• Work required:
Print all entries precisely as they are written.

-- begin --

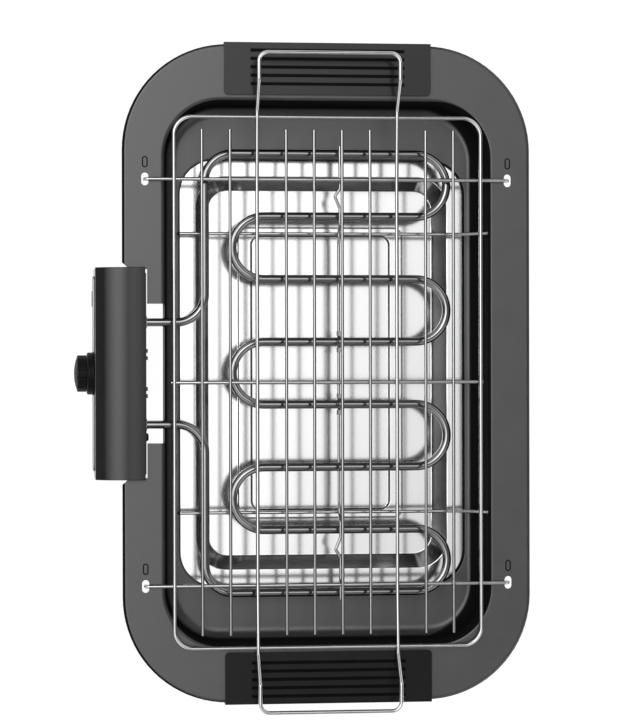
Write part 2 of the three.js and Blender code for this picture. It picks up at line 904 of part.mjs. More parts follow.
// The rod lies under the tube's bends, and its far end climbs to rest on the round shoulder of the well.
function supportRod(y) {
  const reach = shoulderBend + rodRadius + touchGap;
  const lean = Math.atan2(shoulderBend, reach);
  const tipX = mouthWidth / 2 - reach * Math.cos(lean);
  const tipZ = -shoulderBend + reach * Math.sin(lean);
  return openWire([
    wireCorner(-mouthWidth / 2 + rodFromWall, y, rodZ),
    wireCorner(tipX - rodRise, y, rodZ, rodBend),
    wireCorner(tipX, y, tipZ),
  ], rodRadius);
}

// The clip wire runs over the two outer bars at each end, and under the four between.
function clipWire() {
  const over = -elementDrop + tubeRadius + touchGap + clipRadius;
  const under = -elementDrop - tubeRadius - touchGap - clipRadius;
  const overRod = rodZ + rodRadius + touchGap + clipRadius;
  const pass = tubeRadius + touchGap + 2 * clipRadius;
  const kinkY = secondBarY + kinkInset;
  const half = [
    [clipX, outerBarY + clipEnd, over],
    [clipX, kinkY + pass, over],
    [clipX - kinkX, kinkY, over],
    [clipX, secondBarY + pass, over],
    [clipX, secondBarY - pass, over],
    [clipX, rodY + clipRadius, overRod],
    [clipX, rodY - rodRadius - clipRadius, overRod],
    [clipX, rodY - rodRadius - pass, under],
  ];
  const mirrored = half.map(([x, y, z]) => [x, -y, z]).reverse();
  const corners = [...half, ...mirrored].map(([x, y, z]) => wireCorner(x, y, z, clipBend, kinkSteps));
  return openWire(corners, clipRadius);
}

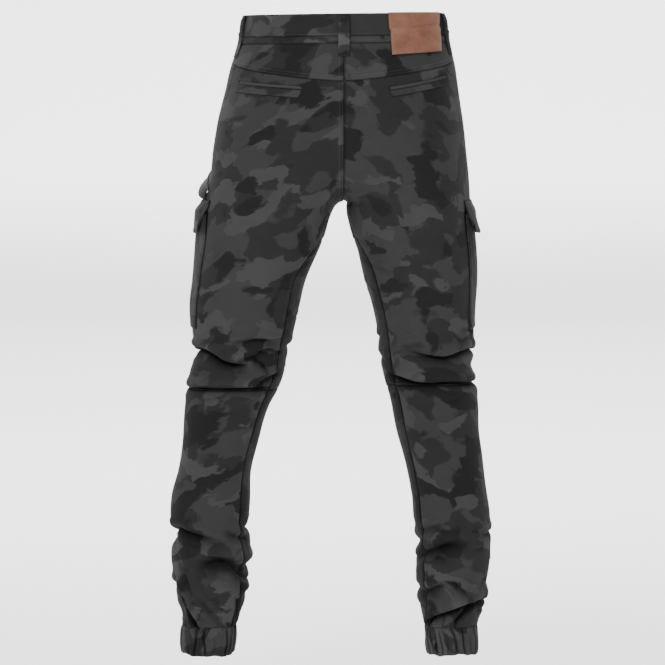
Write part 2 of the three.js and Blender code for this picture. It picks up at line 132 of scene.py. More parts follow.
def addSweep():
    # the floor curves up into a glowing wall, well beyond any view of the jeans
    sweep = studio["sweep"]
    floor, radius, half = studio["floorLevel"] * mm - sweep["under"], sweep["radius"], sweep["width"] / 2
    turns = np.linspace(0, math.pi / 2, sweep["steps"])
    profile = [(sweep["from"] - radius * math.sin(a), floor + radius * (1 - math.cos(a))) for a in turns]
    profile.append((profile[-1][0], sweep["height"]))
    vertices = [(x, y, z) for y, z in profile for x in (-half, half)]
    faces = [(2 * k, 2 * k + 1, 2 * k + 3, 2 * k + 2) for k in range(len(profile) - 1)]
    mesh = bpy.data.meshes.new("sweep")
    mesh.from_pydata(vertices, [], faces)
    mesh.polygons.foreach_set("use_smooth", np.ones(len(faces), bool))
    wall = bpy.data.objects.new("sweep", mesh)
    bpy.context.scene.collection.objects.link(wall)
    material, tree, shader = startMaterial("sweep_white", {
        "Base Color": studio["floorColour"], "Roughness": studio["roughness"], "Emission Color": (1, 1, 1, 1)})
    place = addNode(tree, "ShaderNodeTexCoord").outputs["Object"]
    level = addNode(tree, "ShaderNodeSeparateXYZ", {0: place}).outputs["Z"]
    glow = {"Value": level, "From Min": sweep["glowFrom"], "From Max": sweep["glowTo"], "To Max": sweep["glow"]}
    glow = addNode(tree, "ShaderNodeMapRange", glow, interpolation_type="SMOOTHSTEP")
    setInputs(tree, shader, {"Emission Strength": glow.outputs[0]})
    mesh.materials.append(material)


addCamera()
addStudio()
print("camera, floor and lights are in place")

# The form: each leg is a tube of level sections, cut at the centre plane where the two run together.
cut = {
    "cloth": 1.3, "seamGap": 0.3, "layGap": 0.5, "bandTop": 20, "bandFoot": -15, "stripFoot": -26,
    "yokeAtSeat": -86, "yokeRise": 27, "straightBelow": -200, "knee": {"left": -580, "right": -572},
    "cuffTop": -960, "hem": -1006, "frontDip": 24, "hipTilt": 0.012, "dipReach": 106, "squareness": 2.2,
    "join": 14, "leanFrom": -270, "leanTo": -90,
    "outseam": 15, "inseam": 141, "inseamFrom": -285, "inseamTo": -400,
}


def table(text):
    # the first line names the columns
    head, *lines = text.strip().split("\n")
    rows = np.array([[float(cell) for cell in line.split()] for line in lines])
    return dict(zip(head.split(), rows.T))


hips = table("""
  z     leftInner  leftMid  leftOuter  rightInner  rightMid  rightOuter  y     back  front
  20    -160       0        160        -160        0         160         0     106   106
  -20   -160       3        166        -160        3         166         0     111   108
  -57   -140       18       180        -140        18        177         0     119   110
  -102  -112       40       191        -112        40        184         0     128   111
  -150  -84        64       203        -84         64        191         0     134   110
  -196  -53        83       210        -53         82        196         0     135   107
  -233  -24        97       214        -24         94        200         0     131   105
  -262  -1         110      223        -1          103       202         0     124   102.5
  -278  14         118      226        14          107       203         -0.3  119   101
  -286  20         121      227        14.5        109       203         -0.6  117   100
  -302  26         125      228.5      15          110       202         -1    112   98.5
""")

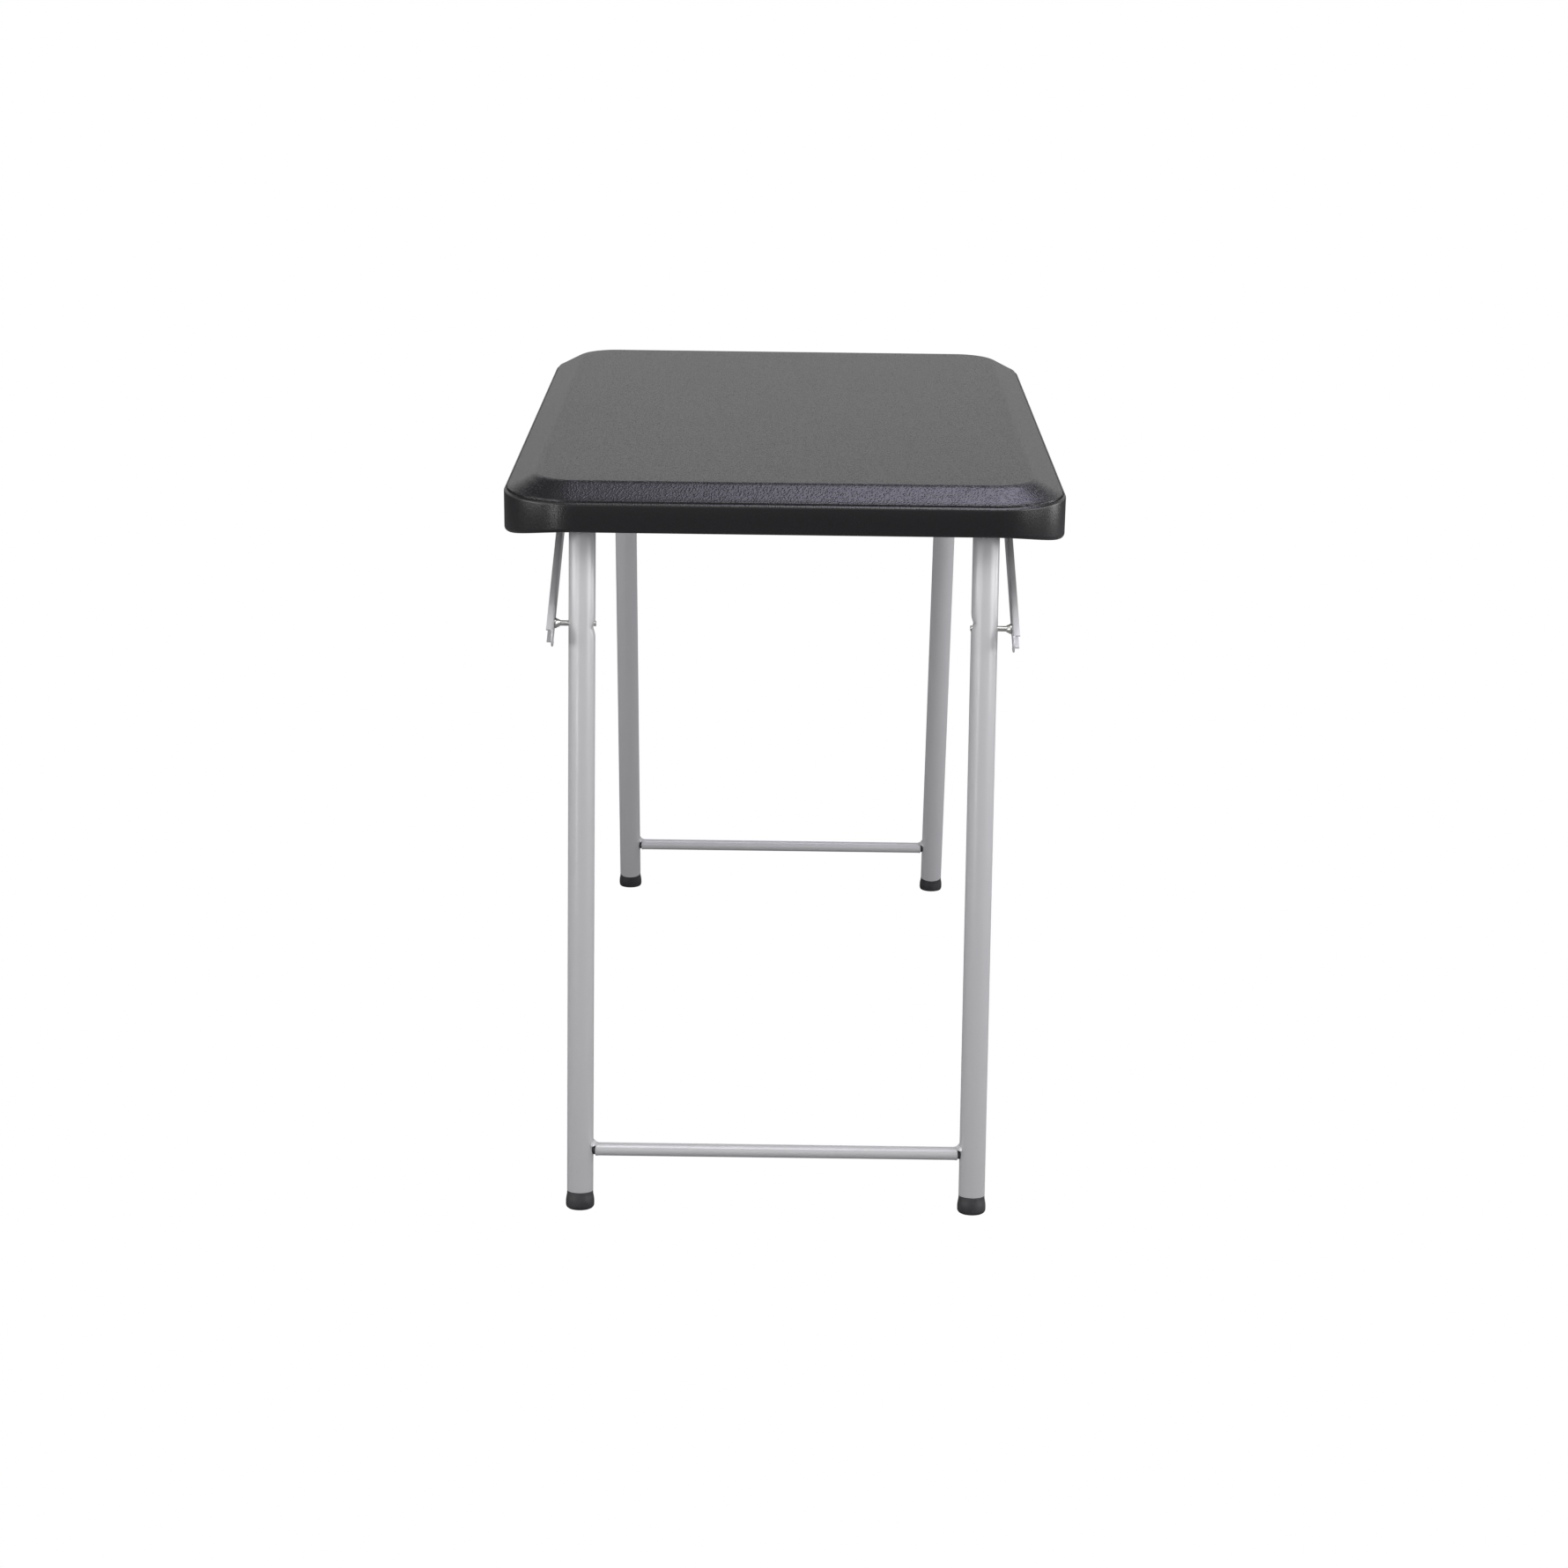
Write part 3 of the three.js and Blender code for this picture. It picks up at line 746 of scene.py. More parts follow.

-- end --

• Output:
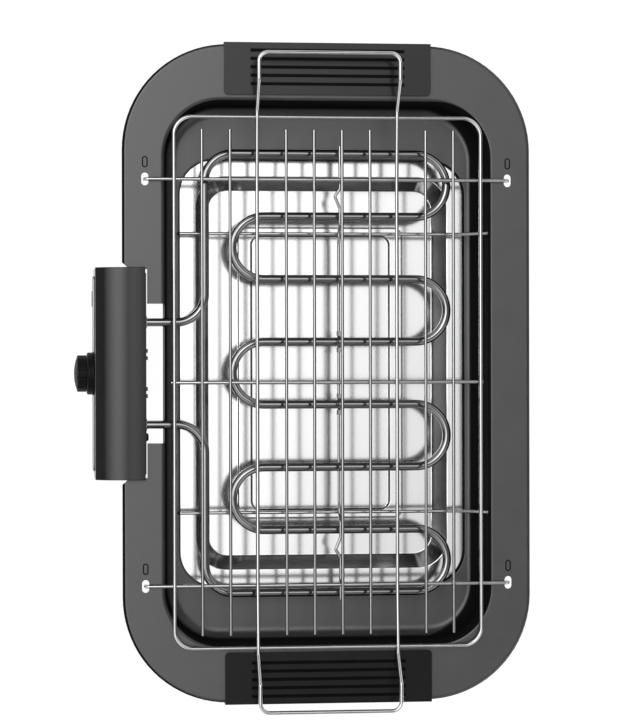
Write part 2 of the three.js and Blender code for this picture. It picks up at line 904 of part.mjs. More parts follow.
// The rod lies under the tube's bends, and its far end climbs to rest on the round shoulder of the well.
function supportRod(y) {
  const reach = shoulderBend + rodRadius + touchGap;
  const lean = Math.atan2(shoulderBend, reach);
  const tipX = mouthWidth / 2 - reach * Math.cos(lean);
  const tipZ = -shoulderBend + reach * Math.sin(lean);
  return openWire([
    wireCorner(-mouthWidth / 2 + rodFromWall, y, rodZ),
    wireCorner(tipX - rodRise, y, rodZ, rodBend),
    wireCorner(tipX, y, tipZ),
  ], rodRadius);
}

// The clip wire runs over the two outer bars at each end, and under the four between.
function clipWire() {
  const over = -elementDrop + tubeRadius + touchGap + clipRadius;
  const under = -elementDrop - tubeRadius - touchGap - clipRadius;
  const overRod = rodZ + rodRadius + touchGap + clipRadius;
  const pass = tubeRadius + touchGap + 2 * clipRadius;
  const kinkY = secondBarY + kinkInset;
  const half = [
    [clipX, outerBarY + clipEnd, over],
    [clipX, kinkY + pass, over],
    [clipX - kinkX, kinkY, over],
    [clipX, secondBarY + pass, over],
    [clipX, secondBarY - pass, over],
    [clipX, rodY + clipRadius, overRod],
    [clipX, rodY - rodRadius - clipRadius, overRod],
    [clipX, rodY - rodRadius - pass, under],
  ];
  const mirrored = half.map(([x, y, z]) => [x, -y, z]).reverse();
  const corners = [...half, ...mirrored].map(([x, y, z]) => wireCorner(x, y, z, clipBend, kinkSteps));
  return openWire(corners, clipRadius);
}

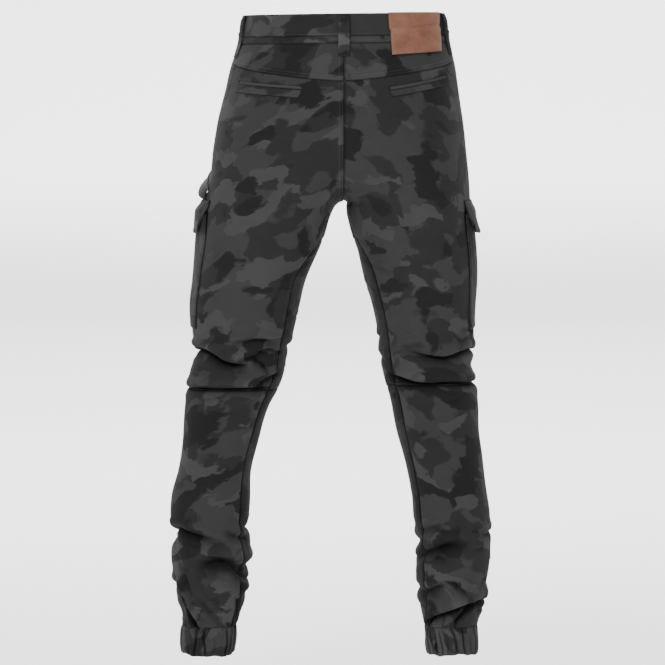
Write part 2 of the three.js and Blender code for this picture. It picks up at line 132 of scene.py. More parts follow.
def addSweep():
    # the floor curves up into a glowing wall, well beyond any view of the jeans
    sweep = studio["sweep"]
    floor, radius, half = studio["floorLevel"] * mm - sweep["under"], sweep["radius"], sweep["width"] / 2
    turns = np.linspace(0, math.pi / 2, sweep["steps"])
    profile = [(sweep["from"] - radius * math.sin(a), floor + radius * (1 - math.cos(a))) for a in turns]
    profile.append((profile[-1][0], sweep["height"]))
    vertices = [(x, y, z) for y, z in profile for x in (-half, half)]
    faces = [(2 * k, 2 * k + 1, 2 * k + 3, 2 * k + 2) for k in range(len(profile) - 1)]
    mesh = bpy.data.meshes.new("sweep")
    mesh.from_pydata(vertices, [], faces)
    mesh.polygons.foreach_set("use_smooth", np.ones(len(faces), bool))
    wall = bpy.data.objects.new("sweep", mesh)
    bpy.context.scene.collection.objects.link(wall)
    material, tree, shader = startMaterial("sweep_white", {
        "Base Color": studio["floorColour"], "Roughness": studio["roughness"], "Emission Color": (1, 1, 1, 1)})
    place = addNode(tree, "ShaderNodeTexCoord").outputs["Object"]
    level = addNode(tree, "ShaderNodeSeparateXYZ", {0: place}).outputs["Z"]
    glow = {"Value": level, "From Min": sweep["glowFrom"], "From Max": sweep["glowTo"], "To Max": sweep["glow"]}
    glow = addNode(tree, "ShaderNodeMapRange", glow, interpolation_type="SMOOTHSTEP")
    setInputs(tree, shader, {"Emission Strength": glow.outputs[0]})
    mesh.materials.append(material)


addCamera()
addStudio()
print("camera, floor and lights are in place")

# The form: each leg is a tube of level sections, cut at the centre plane where the two run together.
cut = {
    "cloth": 1.3, "seamGap": 0.3, "layGap": 0.5, "bandTop": 20, "bandFoot": -15, "stripFoot": -26,
    "yokeAtSeat": -86, "yokeRise": 27, "straightBelow": -200, "knee": {"left": -580, "right": -572},
    "cuffTop": -960, "hem": -1006, "frontDip": 24, "hipTilt": 0.012, "dipReach": 106, "squareness": 2.2,
    "join": 14, "leanFrom": -270, "leanTo": -90,
    "outseam": 15, "inseam": 141, "inseamFrom": -285, "inseamTo": -400,
}


def table(text):
    # the first line names the columns
    head, *lines = text.strip().split("\n")
    rows = np.array([[float(cell) for cell in line.split()] for line in lines])
    return dict(zip(head.split(), rows.T))


hips = table("""
  z     leftInner  leftMid  leftOuter  rightInner  rightMid  rightOuter  y     back  front
  20    -160       0        160        -160        0         160         0     106   106
  -20   -160       3        166        -160        3         166         0     111   108
  -57   -140       18       180        -140        18        177         0     119   110
  -102  -112       40       191        -112        40        184         0     128   111
  -150  -84        64       203        -84         64        191         0     134   110
  -196  -53        83       210        -53         82        196         0     135   107
  -233  -24        97       214        -24         94        200         0     131   105
  -262  -1         110      223        -1          103       202         0     124   102.5
  -278  14         118      226        14          107       203         -0.3  119   101
  -286  20         121      227        14.5        109       203         -0.6  117   100
  -302  26         125      228.5      15          110       202         -1    112   98.5
""")

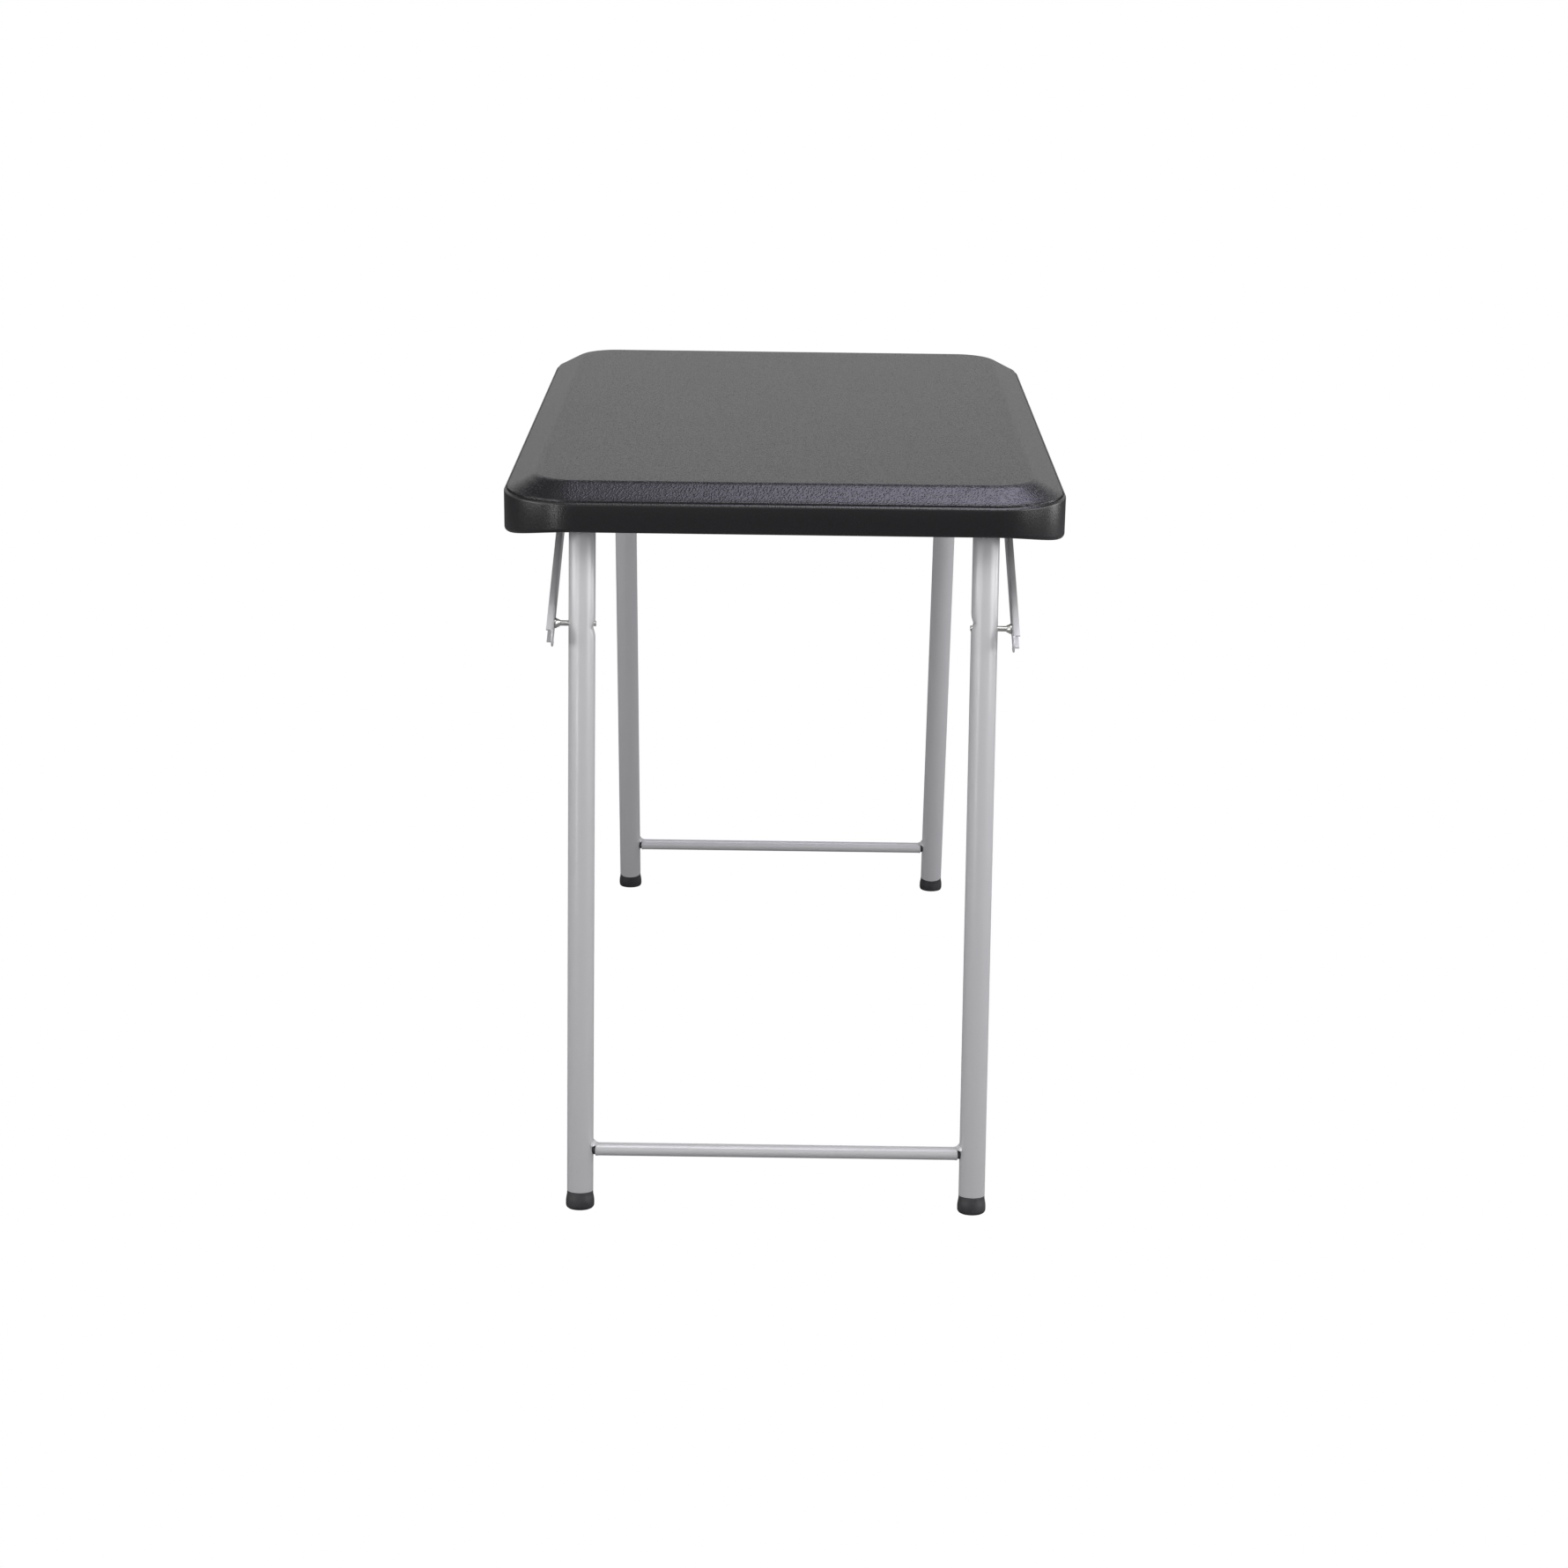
Write part 3 of the three.js and Blender code for this picture. It picks up at line 746 of scene.py. More parts follow.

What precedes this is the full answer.